Security researcher Jay Radcliffe is a diabetic who is connected to an insulin pump and glucose monitor at all times. He said that combination of devices turned him into a Human SCADA system. Radcliffe decided to find out if proprietary wireless communication could be reverse-engineered and a device used to launch an injection attack that would manipulate a diabetic's insulin and possibly cause a patient's death. At the Black Hat security conference, Radcliffe is sharing his findings in his presentation called, "Hacking Medical Devices for Fun and Insulin: Breaking the Human SCADA System."
All wireless devices are susceptible to eavesdropping and that includes medical devices like pacemakers, defibrillators and insulin pumps. I read about this in 2008 when a group of computer scientists published their research entitled, "Pacemakers and Implantable Cardiac Defibrillators: Software Radio Attacks and Zero-Power Defenses" [PDF], highlighting how an malicious party could use an antenna, radio hardware, and a PC to wirelessly deliver a potentially lethal shock to an implantable cardiac defibrillator (ICD). Then I read a fictionalized heart hacking version in which cyber-terrorist hackers were wirelessly exploiting vulnerabilities in pacemakers and insulin pumps to carry out untraceable assassinations against political targets.

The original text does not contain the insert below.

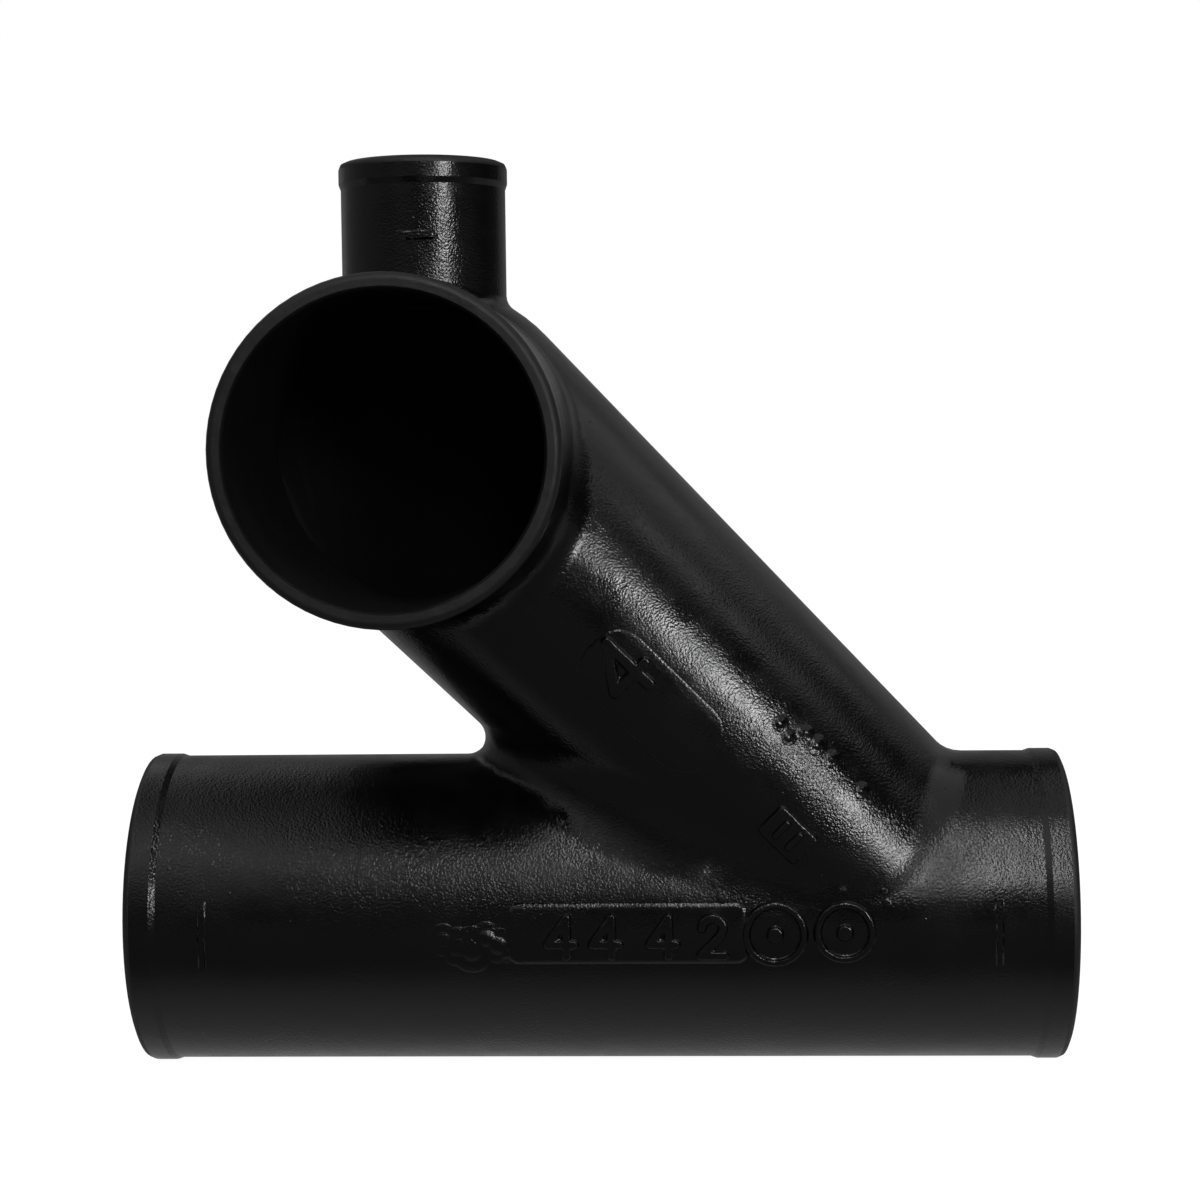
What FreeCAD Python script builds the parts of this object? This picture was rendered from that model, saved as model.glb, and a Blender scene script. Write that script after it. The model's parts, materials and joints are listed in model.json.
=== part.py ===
import FreeCAD, Part
import math
import os
from FreeCAD import Vector

# A double fixture fitting for drain pipe, one iron casting with plain ends.
# Millimetres, +Z up along the vent. The run lies along X and its outlet looks to +X. Waste enters by
# the two inlets along Y, which face each other across the chamber, and falls down the branch to the run.
# It is drawn about the point where the run's and the branch's axes cross, and moved at the end.

# The run and the places of the other ends, measured from the crossing of the axes
RUN_UPSTREAM = 272.0       # crossing to the upstream face
RUN_DOWNSTREAM = 61.5      # crossing to the outlet's face
CHAMBER_OFFSET = 168.0     # crossing to the chamber's centre, both sideways and up
INLET_REACH = 127.0        # chamber's centre to each inlet's face
VENT_REACH = 104.0         # chamber's centre to the vent's face

# The 4 inch ends
BARREL_R = 55.63
PIPE_WALL = 4.83
BEAD_LENGTH = 9.5

# The 2 inch vent
VENT_BARREL_R = 29.85
VENT_WALL = 4.45
VENT_BEAD_LENGTH = 7.7

# Both kinds of end
BEAD_HEIGHT = 0.76         # how far a bead stands out of its barrel
BEAD_RAMP = 2.2            # length of the slope from barrel to bead
RIM_ROUND = 2.6            # outer corner of each rim, dressed in two bevels
RIM_KNUCKLE = 0.3          # where the two bevels meet, as a share of the corner
MOUTH_BREAK = 1.0          # inner corner of each rim
LUG_SETBACK = 28.2         # face to the middle of the raised bar that a coupling stops at
LUG_WIDTH = 3.4
LUG_HEIGHT = 1.3
LUG_ARC = 23.0             # length round the barrel
VENT_LUG_ARC = 13.0

# The branch is a slow cone that ends in a round chamber
BRANCH_WAIST = 2.03        # how much slimmer than the run it is at the crossing
CHAMBER_SWELL = 4.77       # how much stouter than the run it is at the chamber's centre
BRANCH_WALL = 4.9

# Blends outside
HEEL_BLEND = 12.0          # run and branch, on the side of the outlet
CROTCH_BLEND = 7.0         # run and branch, on the upstream side
CHEEK_BLEND = 55.0         # run and branch, on the front and back, where they lie almost in one surface
NECK_BLEND = 14.0          # inlets and chamber
VENT_BLEND = 6.0           # vent and chamber

# The web that parts the two inlets
WEB_THICKNESS = 6.5
WEB_DROP = 75.0            # chamber's centre to the web's nose, down the branch
WEB_COVER = 1.2            # how far the web's top edge stands over the inlets' bores, under the vent

# Where the part's own origin is: on the run's axis, this far inside the outlet's face
OUTLET_DATUM = 5.0

BORE_R = BARREL_R - PIPE_WALL
BEAD_R = BARREL_R + BEAD_HEIGHT
VENT_BORE_R = VENT_BARREL_R - VENT_WALL
VENT_BEAD_R = VENT_BARREL_R + BEAD_HEIGHT
BRANCH_FOOT_R = BARREL_R - BRANCH_WAIST
BRANCH_TOP_R = BARREL_R + CHAMBER_SWELL

X, Y, Z = Vector(1, 0, 0), Vector(0, 1, 0), Vector(0, 0, 1)
CROSSING = Vector(0, 0, 0)
CHAMBER = Vector(-CHAMBER_OFFSET, 0, CHAMBER_OFFSET)
UP_BRANCH = Vector(CHAMBER).normalize()
BRANCH_LENGTH = CHAMBER.Length
FAR = 4 * (RUN_UPSTREAM + RUN_DOWNSTREAM)
PAST_FACE = 5.0            # how far a hollow is drawn past the face that it opens


def turned(points, base, axis, sideways):
    """A solid of revolution. Each point is (along the axis, away from it); two in a tuple make an arc."""
    place = lambda p: base + axis * p[0] + sideways * p[1]
    edges, here = [], place(points[0])
    for step in points[1:]:
        if isinstance(step[0], tuple):
            edges.append(Part.Arc(here, place(step[0]), place(step[1])).toShape())
            here = place(step[1])
        else:
            edges.append(Part.makeLine(here, place(step)))
            here = place(step)
    edges.append(Part.makeLine(here, place(points[0])))
    return Part.Face(Part.Wire(edges)).revolve(base, axis, 360)


def pipe_end(base, axis, sideways, reach, barrel_r, bead_r, bead_length):
    """A round bar from the base to the face of an end, with the bead that stops a coupling's sleeve."""
    start = reach - bead_length
    return turned([(0, 0), (0, barrel_r), (start - BEAD_RAMP, barrel_r), (start, bead_r),
                   (reach - RIM_ROUND, bead_r), (reach - RIM_ROUND * RIM_KNUCKLE, bead_r - RIM_ROUND * RIM_KNUCKLE),
                   (reach, bead_r - RIM_ROUND), (reach, 0)],
                  base, axis, sideways)


def bore_end(base, axis, sideways, reach, bore_r):
    """The hollow of an end, from the base to past its face, with the mouth's broken corner."""
    return turned([(0, 0), (0, bore_r), (reach - MOUTH_BREAK, bore_r), (reach, bore_r + MOUTH_BREAK),
                   (reach + PAST_FACE, bore_r + MOUTH_BREAK), (reach + PAST_FACE, 0)],
                  base, axis, sideways)


def chamber_cone(foot_r, top_r):
    """The branch from the crossing up, closed by a dome that its cone meets without an edge."""
    slope = math.atan2(top_r - foot_r, BRANCH_LENGTH)
    dome_r = top_r * math.cos(slope)
    meet = BRANCH_LENGTH - dome_r * math.sin(slope)
    top = BRANCH_LENGTH + dome_r
    bend = dome_r * math.sqrt(0.5)
    return turned([(0, 0), (0, foot_r), (meet, dome_r * math.cos(slope)),
                   ((BRANCH_LENGTH + bend, bend), (top, 0))],
                  CROSSING, UP_BRANCH, Y * -1)


def on_surface(point, shape):
    """Whether a point lies on the skin of a shape."""
    return Part.Vertex(point).distToShape(Part.makeCompound(shape.Faces))[0] < 0.01


def meeting_edges(shape, bar, bar_test, other):
    """The edges of a joined shape that lie on a round bar and on what the bar was joined to."""
    found = []
    for edge in shape.Edges:
        if edge.Degenerated:
            continue
        first, last = edge.ParameterRange
        points = [edge.valueAt(first + (last - first) * i / 8) for i in range(9)]
        if all(abs(bar_test(p) - bar) < 0.01 for p in points) and all(on_surface(p, other) for p in points):
            found.append(edge)
    return found


def viewer_half(shape):
    """The part of a shape on the viewer's side of the plane that the casting is symmetric about."""
    return shape.common(Part.makeBox(2 * FAR, FAR, 2 * FAR, Vector(-FAR, -FAR, -FAR)))


def saddle_blend(point):
    """The blend's radius at an end of a saddle edge: in the crotch, at the heel or on the cheek between them."""
    if abs(point.y) > BARREL_R / 2:
        return CHEEK_BLEND
    return HEEL_BLEND if point.x > CROSSING.x else CROTCH_BLEND


def blend_saddle(half, branch):
    """The blend where the branch leaves the run. The branch's seam parts its edge on the cheek, and each part's
    radius runs from one end to the other."""
    saddle = meeting_edges(half, BARREL_R, lambda p: math.hypot(p.y, p.z), branch)
    blends = []
    for number, edge in enumerate(half.Edges, 1):
        if any(edge.isSame(part) for part in saddle):
            first, last = edge.ParameterRange
            blends.append((number, saddle_blend(edge.valueAt(first)), saddle_blend(edge.valueAt(last))))
    sheet = FreeCAD.newDocument("saddle")
    plain = sheet.addObject("Part::Feature", "plain_half")
    plain.Shape = half
    blended = sheet.addObject("Part::Fillet", "blended_half")
    blended.Base = plain
    blended.Edges = blends
    sheet.recompute()
    shape = blended.Shape.copy()
    FreeCAD.closeDocument(sheet.Name)
    return shape


def both_halves(half):
    """A half and its mirror image in one solid."""
    return half.fuse(half.mirror(CROSSING, Y)).removeSplitter()


def lug(face, axis, outward, barrel_r, arc):
    """A short raised bar round a barrel, with sloped sides."""
    middle = face - axis * LUG_SETBACK
    sink, top = barrel_r - 1.0, barrel_r + LUG_HEIGHT
    corners = [(-LUG_WIDTH / 2, sink), (-LUG_WIDTH / 2, barrel_r), (-LUG_WIDTH / 4, top),
               (LUG_WIDTH / 4, top), (LUG_WIDTH / 2, barrel_r), (LUG_WIDTH / 2, sink)]
    points = [middle + axis * a + outward * r for a, r in corners]
    section = Part.Face(Part.makePolygon(points + points[:1]))
    sweep = math.degrees(arc / barrel_r)
    bar = section.revolve(middle, axis, sweep)
    bar.rotate(middle, axis, -sweep / 2)
    return bar


def outside():
    """The casting's outer form, solid."""
    run = pipe_end(CROSSING, X, Z, RUN_DOWNSTREAM, BARREL_R, BEAD_R, BEAD_LENGTH)
    run = run.fuse(pipe_end(CROSSING, X * -1, Z, RUN_UPSTREAM, BARREL_R, BEAD_R, BEAD_LENGTH)).removeSplitter()
    branch = chamber_cone(BRANCH_FOOT_R, BRANCH_TOP_R)
    inlet = pipe_end(CHAMBER, Y * -1, Z, INLET_REACH, BARREL_R, BEAD_R, BEAD_LENGTH)
    vent = pipe_end(CHAMBER, Z, X, VENT_REACH, VENT_BARREL_R, VENT_BEAD_R, VENT_BEAD_LENGTH)
    half = viewer_half(run.fuse([branch, inlet]).removeSplitter())
    neck = meeting_edges(half, BARREL_R, lambda p: math.hypot(p.x - CHAMBER.x, p.z - CHAMBER.z), branch)
    half = blend_saddle(half.makeFillet(NECK_BLEND, neck), branch)
    body = both_halves(half)
    joined = body.fuse(vent).removeSplitter()
    foot = meeting_edges(joined, VENT_BARREL_R, lambda p: math.hypot(p.x - CHAMBER.x, p.y), body)
    return joined.makeFillet(VENT_BLEND, foot)


def lugs():
    """The raised bars, front and back on the run and the vent."""
    bars = []
    for side in (Y, Y * -1):
        bars.append(lug(X * RUN_DOWNSTREAM, X, side, BARREL_R, LUG_ARC))
        bars.append(lug(X * -RUN_UPSTREAM, X * -1, side, BARREL_R, LUG_ARC))
        bars.append(lug(CHAMBER + Z * VENT_REACH, Z, side, VENT_BARREL_R, VENT_LUG_ARC))
    return bars


def inside():
    """The hollow of the casting, before the web is left standing in it."""
    run = bore_end(CROSSING, X, Z, RUN_DOWNSTREAM, BORE_R)
    run = run.fuse(bore_end(CROSSING, X * -1, Z, RUN_UPSTREAM, BORE_R)).removeSplitter()
    branch = chamber_cone(BRANCH_FOOT_R - BRANCH_WALL, BRANCH_TOP_R - BRANCH_WALL)
    inlet = bore_end(CHAMBER, Y * -1, Z, INLET_REACH, BORE_R)
    vent = bore_end(CHAMBER, Z, X, VENT_REACH, VENT_BORE_R)
    return run.fuse([branch, inlet, inlet.mirror(CROSSING, Y), vent]).removeSplitter()


def web():
    """The wall on the casting's middle plane, with a round nose down the branch and a round top edge."""
    across = UP_BRANCH.cross(Y) * -1
    wide = BRANCH_TOP_R
    nose = CHAMBER - UP_BRANCH * WEB_DROP
    half_thick = WEB_THICKNESS / 2
    corner_at = nose - across * wide - Y * half_thick
    slab_points = [corner_at, corner_at + Y * WEB_THICKNESS, corner_at + Y * WEB_THICKNESS + across * 2 * wide,
                   corner_at + across * 2 * wide]
    slab = Part.Face(Part.makePolygon(slab_points + slab_points[:1])).extrude(UP_BRANCH * (WEB_DROP + wide))
    slab = slab.fuse(Part.makeCylinder(half_thick, 2 * wide, nose - across * wide, across)).removeSplitter()
    edge_z = CHAMBER.z + BORE_R + WEB_COVER - half_thick
    below = Part.makeBox(2 * FAR, WEB_THICKNESS, FAR, Vector(-FAR, -half_thick, edge_z - FAR))
    crest = Part.makeCylinder(half_thick, 2 * FAR, Vector(-FAR, 0, edge_z), X)
    return slab.common(below.fuse(crest).removeSplitter())


def fitting_body():
    """The whole casting, moved so that its origin is on the axis at the outlet."""
    body = outside().fuse(lugs()).removeSplitter()
    body = body.cut(inside().cut(web()))
    solid = body.Solids[0] if len(body.Solids) == 1 else body
    solid = solid.copy()
    solid.translate(X * (OUTLET_DATUM - RUN_DOWNSTREAM))
    return solid


if __name__ == "__main__":
    body = fitting_body()
    os.makedirs("parts", exist_ok=True)
    body.exportStep("parts/fitting_body.step")
    box = body.BoundBox
    print("solids", len(body.Solids), "valid", body.isValid(), "litres", round(body.Volume / 1e6, 4))
    print("x", round(box.XMin, 2), round(box.XMax, 2), "y", round(box.YMin, 2), round(box.YMax, 2),
          "z", round(box.ZMin, 2), round(box.ZMax, 2))
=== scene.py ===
"""A double fixture fitting in black coated cast iron, dressed and lit for its picture.

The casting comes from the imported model. This script gives it a smooth cast skin and its black coat, adds the
raised marks and small casting faults, and sets up the floor, the lamps and the camera.
"""

import json
import logging
import math
from collections.abc import Callable
from dataclasses import dataclass
from enum import Enum

import bpy
import numpy as np
from mathutils import Matrix, Quaternion, Vector

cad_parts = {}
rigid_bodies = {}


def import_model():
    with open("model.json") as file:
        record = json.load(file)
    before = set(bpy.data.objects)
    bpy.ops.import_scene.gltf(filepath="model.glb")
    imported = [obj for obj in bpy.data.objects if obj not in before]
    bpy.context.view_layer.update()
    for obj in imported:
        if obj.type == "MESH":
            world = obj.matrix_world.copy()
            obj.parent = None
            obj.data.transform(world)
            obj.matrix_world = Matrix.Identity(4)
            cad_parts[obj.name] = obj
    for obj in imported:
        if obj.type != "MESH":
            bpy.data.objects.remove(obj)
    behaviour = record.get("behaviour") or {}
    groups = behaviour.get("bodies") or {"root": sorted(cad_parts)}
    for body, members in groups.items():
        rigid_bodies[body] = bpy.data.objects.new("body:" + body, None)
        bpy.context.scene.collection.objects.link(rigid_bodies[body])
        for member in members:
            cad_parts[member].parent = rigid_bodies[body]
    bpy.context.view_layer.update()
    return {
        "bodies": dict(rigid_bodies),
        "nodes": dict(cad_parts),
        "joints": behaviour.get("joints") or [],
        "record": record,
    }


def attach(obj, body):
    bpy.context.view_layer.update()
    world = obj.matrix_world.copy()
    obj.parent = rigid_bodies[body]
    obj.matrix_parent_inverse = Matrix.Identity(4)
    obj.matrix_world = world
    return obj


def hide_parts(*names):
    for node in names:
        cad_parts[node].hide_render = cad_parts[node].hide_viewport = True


LOG = logging.getLogger("double_fixture_fitting")
MM = 0.001
BODY = "root"
Piece = bpy.types.Object
Socket = bpy.types.NodeSocket


class Seat(Enum):
    """The two forms of the casting that marks stand on."""

    RUN = "run"
    BRANCH = "branch"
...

After conducting his research, Radcliffe told the Associated Press, "My initial reaction was that this was really cool from a technical perspective. The second reaction was one of maybe sheer terror, to know that there's no security around the devices which are a very active part of keeping me alive."
According to Radcliffe, an attacker could intercept wireless signals and then broadcast a stronger signal to change the blood-sugar level readout on an insulin pump so that the person wearing the pump would adjust their insulin dosage. If done repeatedly, it could kill a person. Radcliffe suggested scenarios where an attacker could be within a couple hundred feet of a victim, like being on the same airplane or on the same hospital floor, and then launch a wireless attack against the medical device. He added that with a powerful enough antenna, the malicious party could launch an attack from up to a half mile away.
Research scientist Nathanael Paul, who also wears an insulin pump, started worrying about potentially fatal wireless attacks. Last year, Paul told CNN, "If your computer fails, no one dies. If your insulin pump fails, you have problems." He and other researchers have been working on security solutions like passwords for pacemakers and other embedded medical devices. FDA spokeswoman Karen Riley said, "The FDA shares concerns about the security and privacy of medical devices and emphasizes security as a key element of device design."
Why would someone hack implantable medical devices in the real world? In the April 2010 edition of the New England Journal of Medicine, Dr. William Maisel, an assistant professor at Harvard Medical School, gave some examples. "Motivation for such actions might include the acquisition of private information for financial gain or competitive advantage; damage to a device manufacturer's reputation; sabotage by a disgruntled employee, dissatisfied customer or terrorist to inflict financial or personal injury; or simply the satisfaction of the attacker's ego." In May 2011, Dr. Dale Nordenberg warned that even with data security features, medical devices are prone to malicious attacks. The MDISS Consortium "is working to define the scope of medical device security and safety issues, such as the rate of problems with implantable defibrillators and linear accelerators."
While not quite the same caliber of drama like hacking a heart or an insulin pump, griefers launched an attack in 2008 against epilepsy patients. Launched via computer, the flashing images on the forum were meant to trigger migraines and induce seizures in some users. It was thought to be the "first computer attack to inflict physical harm" on victims.
Like so many other vulnerabilities demonstrated at security conferences, will an attacker use Jay Radcliffe's dramatic research to fatally hack insulin pumps? While the thought is as improbable as it is terrifying, it's not impossible. Like in the geeky science fiction novel, if a medical device embedded in the body were to glitch out, seemingly malfunction, and cause a target's death, who would think to look at it as a long-range wireless assassination which left no smoking gun?